Zootopia’s success rode on the audience’s ability to connect with its main characters, and not just children but adults as well. Although it saddens me to see so many career voice actors not getting the roles they once did and seeing them go to already well-paid celebrity actors, I can take some semblance of solace when the performances are well done. Luckily for Zootopia, Ginnifer Goodwin and Jason Bateman bring their best in roles perfectly suited for their voices, and characters perfect for them. Goodwin’s constant upbeat tone is constantly thwarted by Bateman’s sarcasm that masks a greater pain and more depth. Even at points where you can see exactly where the story is headed, Goodwin and Bateman make the film feel fresh with their banter and outstanding vocal chemistry. The remainder of the cast, which includes Idris Elba, J.K. Simmons, Jenny Slate, and Nate Torrence among others, performs admirably, though few stick out aside from their significance in popular culture.
Although it seems commonplace by this point, Zootopia is yet another beautifully animated Disney film that showcases the company’s ability to stay on the cutting edge of technology in the field while making it abundantly clear who they are marketing their movies to. Directors Byron Howard and Rich Moore strike a fantastic balance in both the visuals and the pacing of the film, which does suffer ever so slightly from inconsistencies that are not altogether different from those of a noir/crime “whodunnit” style mystery, as Judy and Nick go from point to point trying to solve the case. Elements of drama and humor, as well as the aforementioned social influences, blend together seamlessly in moving the plot along while giving audiences the perfect break from the main narrative.
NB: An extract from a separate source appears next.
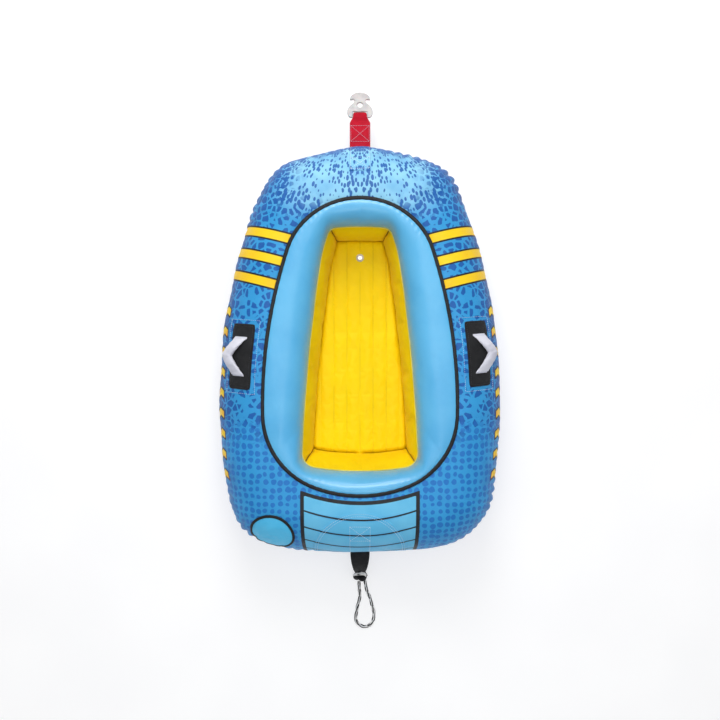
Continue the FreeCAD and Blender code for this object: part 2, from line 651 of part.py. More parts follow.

Pop culture references are abound ranging from movies like The Godfather and even subtle jabs at Disney’s own Frozen, to more adult based jokes that children are unlikely to understand.
In evaluating Zootopia as a whole, it is rather difficult to point out obvious flaws as opposed to personal preferences as to what direction the film should have gone. Are many of the side characters as fleshed out as they could have been? No. Does the story fall into many of the tropes of the animation/buddy cop genre? Yes. Are there frequent moments of humor that feel as if they are included merely for a one-off laugh? Yes. Yet none of these critiques is altogether different from many other excellent animation films, or most blockbuster caliber films for that matter. Some movies set out with a vision and accomplish it, but it isn’t what the audience was expecting. Zootopia gives audiences of all ages exactly what they want, and then some. Above all else, Zootopia reminds us that even though the characters we grow to love onscreen are animals, they teach us more about how we as humans should treat each other with kindness and compassion than many other films have done in years. Just like the citizens of Zootopia, we may not be perfect, and we may never get to that point, but we can at least try to help each other along the way.
Zootopia is directed by Byron Howard and Rich Moore, and features the voice talents of Ginnifer Goodwin, Jason Bateman, Idris Elba, J.K. Simmons, Jenny Slate, Tommy Chong, Octavia Spencer, and Nate Torrence.